Before Dolynuk finishes his flight, Brzobohaty turns day to night in an instant, and the headlights of cars on Highway 417 twinkle in the distance. He can also play with time, rewinding a scenario or replaying a flight so students can learn from mistakes.
Maybe Brzobohaty is enjoying this chance to show off the simulator a little too much. In addition to controlling the time and the weather, he can sabotage the plane itself.
“Things can break,” Brzobohaty says of the simulated plane now being landed at Ottawa airport by Dolynuk, who’s probably hoping the wings don’t fall off.
Since Dolynuk is only a few weeks into the program, Brzobohaty considers the thunderstorm enough fun for one flight and the simulated Cessna stays in one piece on approach.
COAST TO COAST
Out of the cockpit, Dolynuk, 23, has time to talk about his first month in Algonquin’s new program for future pilots. His father is a pilot, flying Boeing 777s and Airbuses for Air Canada.
The younger Dolynuk winged his way from his home in Vancouver to attend flight school here in Ottawa, and now lives in Barrhaven.
“I looked from coast to coast, from B.C. to Moncton,” he said of his search for his flying education.
He says Algonquin has a good reputation, but didn’t know how the equipment would be as good as what he’s already tried out. With one month under his belt, he has 17 more months to go before graduation. After that, he just wants to fly.
“Maybe a co-pilot in a turboprop, for Bearskin or Air North,” Dolynuk says of the possibilities. “I might have to work the ramp for a year,” he adds, meaning he could start out as part of a small airline’s ground crew, fueling planes and loading cargo.
“I’m willing to do that and I’m willing to move north,’ he says.
Brzobohaty says the Far North and the bush are where most of Canada’s young pilots gain experience after flight school. After 2,000 or so hours of flying time in the country’s wilds, many will be hired by small regional airlines back in the south. If that works out, and their skills grow with the number of flying hours, a pilot can end up handling commercial jets.

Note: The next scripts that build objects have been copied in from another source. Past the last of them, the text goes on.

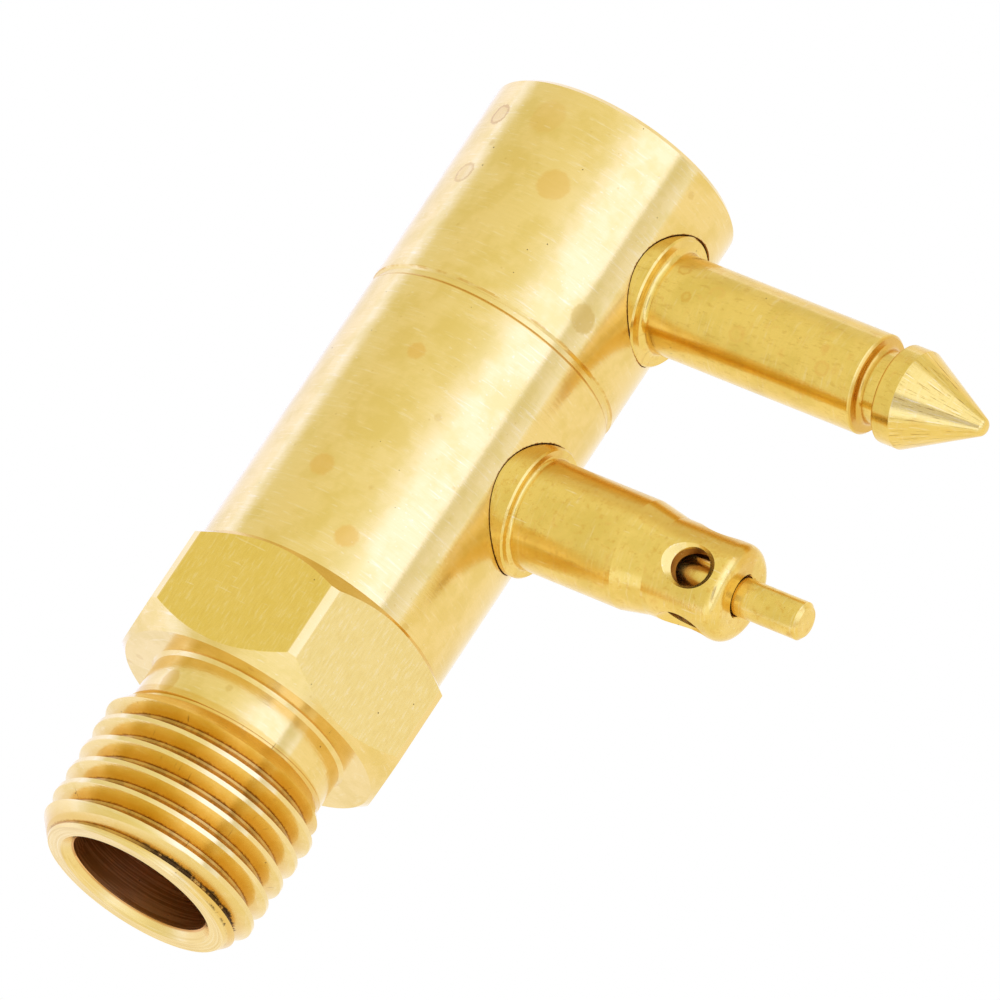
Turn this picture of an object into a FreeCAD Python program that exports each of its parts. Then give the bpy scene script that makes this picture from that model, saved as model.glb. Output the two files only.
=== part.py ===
"""Two-prong male fuel tank connector: a brass elbow body with a taper pipe thread.

Frame: millimetres, +Z up the body axis, origin at the centre of the thread's lower end
face.  Both prongs point along +X.  The locating pin is the upper prong.  The lower prong
is a hollow valve nipple with a spring-loaded pin that the mating socket pushes in.

All turned pieces are revolved from one outline each.  An outline is a list of
(along, across) pairs of spreadsheet expressions.
"""
import FreeCAD, Part
import os
import re
import Sketcher

FULL_TURN = 360.0
MIN_THREAD_VOLUME = 50.0  # mm3 that the thread groove has to take away

# Driving dimensions, millimetres.  Heights are along +Z, reaches are along +X.
SIZES = {
    # small cuts that several pieces share
    "edge_break": 0.1,
    "lead_in": 0.2,
    # body: turned bar with a hexagon left on it
    "body_dia": 15.2,
    "body_height": 49.95,
    "rim_chamfer": 0.3,
    "band_height": 36.2,
    "band_width": 0.6,
    "band_depth": 0.16,
    "hex_flats": 15.875,
    "hex_corner_dia": 18.03,
    "hex_face_dia": 15.4,
    "hex_face_height": 11.52,
    "hex_top_slope": 0.84,
    "hex_under_slope": 0.95,
    "hex_land_top": 17.25,
    "hex_cutter_reach": 21.5,
    "neck_dia": 11.66,
    "neck_root": 0.2,
    # taper pipe thread, 18 to the inch, 1 in 16 on the diameter
    "thread_pitch": 1.4111,
    "thread_taper": 0.0625,
    "thread_small_dia": 12.78,
    "thread_depth": 0.88,
    "thread_root_flat": 0.14,
    "thread_margin": 0.12,
    "thread_end": 9.0,
    "thread_end_chamfer": 1.15,
    "thread_lead": 1.15,
    "thread_first_groove": -2.07,
    "thread_height": 11.7,
    "end_face_dia": 10.9,
    # fuel way inside the body
    "bore_dia": 8.3,
    "bore_chamfer": 0.5,
    "bore_depth": 15.5,
    "gallery_dia": 6.0,
    "gallery_top": 32.3,
    "drill_point": 1.6,
    # how both prongs sit in the body
    "collar_floor": 5.8,
    "collar_gap": 0.05,
    # locating pin, the upper prong
    "pin_height": 43.52,
    "pin_collar_dia": 7.5,
    "pin_collar_face": 7.55,
    "pin_shank_dia": 5.0,
    "pin_shank_start": 0.6,
    "pin_hole_start": 0.3,
    "pin_dia": 5.7,
    "pin_shaft_end": 21.0,
    "pin_shaft_bevel": 0.15,
    "latch_dia": 4.2,
    "latch_end": 22.3,
    "latch_corner": 0.3,
    "point_dia": 5.6,
    "point_base": 23.45,
    "point_end": 27.95,
    "point_slope": 0.531,
    "point_radius": 0.4,
    "root_fillet": 0.35,
    # valve nipple, the lower prong
    "nipple_height": 29.1,
    "nipple_collar_dia": 7.45,
    "nipple_collar_face": 8.05,
    "nipple_shank_dia": 5.5,
    "nipple_shank_start": 3.4,
    "nipple_base_dia": 6.26,
    "nipple_base_end": 14.6,
    "nipple_dia": 5.55,
    "nipple_taper_end": 16.4,
    "nipple_end": 21.15,
    "nose_radius": 0.75,
    "nose_hole_dia": 2.36,
    "nose_hole_start": 20.35,
    "front_room_dia": 3.2,
    "rear_room_dia": 4.0,
    "seat_start": 16.2,
    "seat_end": 16.6,
    "port_dia": 2.25,
    "port_reach": 18.7,
    "port_break": 0.45,
    "port_overshoot": 0.5,
    "port_turn": 13.0,
    # valve pin and its seal
    "stem_dia": 2.16,
    "stem_tip": 25.2,
    "stem_tip_chamfer": 0.22,
    "seal_neck_dia": 1.7,
    "seal_centre": 16.25,
    "seal_wire_dia": 0.9,
    "valve_head_dia": 3.3,
    "valve_head_start": 14.3,
    "valve_tail_dia": 1.6,
    "valve_tail_start": 11.5,
    # spring and the ring that holds it in
    "retainer_start": 3.6,
    "retainer_end": 5.0,
    "retainer_hole_dia": 1.9,
    "spring_wire_dia": 0.4,
    "spring_mean_dia": 2.5,
    "spring_turns": 7.0,
    "spring_end_gap": 0.02,
}


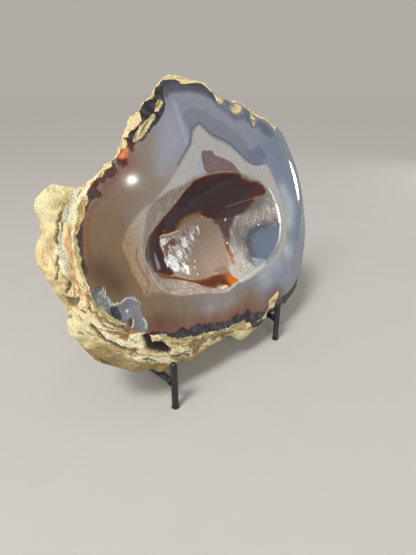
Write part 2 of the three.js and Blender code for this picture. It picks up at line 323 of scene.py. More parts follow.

For now, the curriculum ahead of Dolynuk and his classmates includes acquiring a private pilot’s licence in the next four months. Commercial designation comes in a later term, followed by instrument flight training, so the young pilots can operate at night or in thick fog, when the ground is invisible.
The OAS simulator can be configured three different ways, representing three different airplanes. Dolynuk and the other rookies will cut their teeth, flying solo in a simulated Cessna, but by the end of the program will be working in pairs to control the more complex a King Air, a turboprop made by Beechcraft that carries seven or eight passengers.
Algonquin College has offered flight training for years as part of the aviation management program, but teaming up with OAS has allowed the college to offer condensed training. Dolynuk and his classmates will follow six terms of study in just 18 months, compared to many college programs that take the summers off and would need three years to teach six terms.
In addition to the fast-tracking, the new professional pilot flight training program is designed to produce graduates ready to take a seat in Canada’s commercial cockpits.
Cedric Paillard, the CEO and co-owner of OAS, is certified to fly an Airbus and has racked up so many hours in the air that he’s given up counting. He says his favourite flight was in a P-51 Mustang fighter that dates from the Second World War; an opportunity he enjoyed on a trip to California.
OAS puts all students – including those from Algonquin – through an assessment before they even step into the simulator. While every incoming student wants to be a pilot, not every one of them will be cut out for the job.
The testing digs into each applicant’s verbal reasoning, math skills and ability to multi-task. Personality is another key element, with an emphasis on resilience.
“There are 17-hour flights from here to Hong Kong, sitting next to somebody else,” Paillard said. “You can’t have the personality of an amoeba.”
In addition to 225 probing questions, the assessment includes a test of eye-hand co-ordination. If you don’t do well in that part, you might get assigned homework such as hacky sack, video games or rope jumping.
If an incoming student scores poorly in any area, OAS gets them remedial training and assigns a member of the training staff who specialized in the subject.
“We know if they’re going to make it,” Paillard says.
If the assessment works out, it’s on to a familiarization flight with an instructor and then up to 10 hours in the simulator.
Paillard remembers his own flight school experience and says students get a much different start to their careers today.
“At first it was a bit overwhelming,” he says of his first day at flight school, adding there was no simulator. “You went straight into the cockpit with the instructor. It was sink or swim.”
The professional pilot flight training program at Algonquin College accepts new students every September and May. While tuition fees are about $1,200 per term, the cost of flight time is estimated to total $45,000 by the end of the program.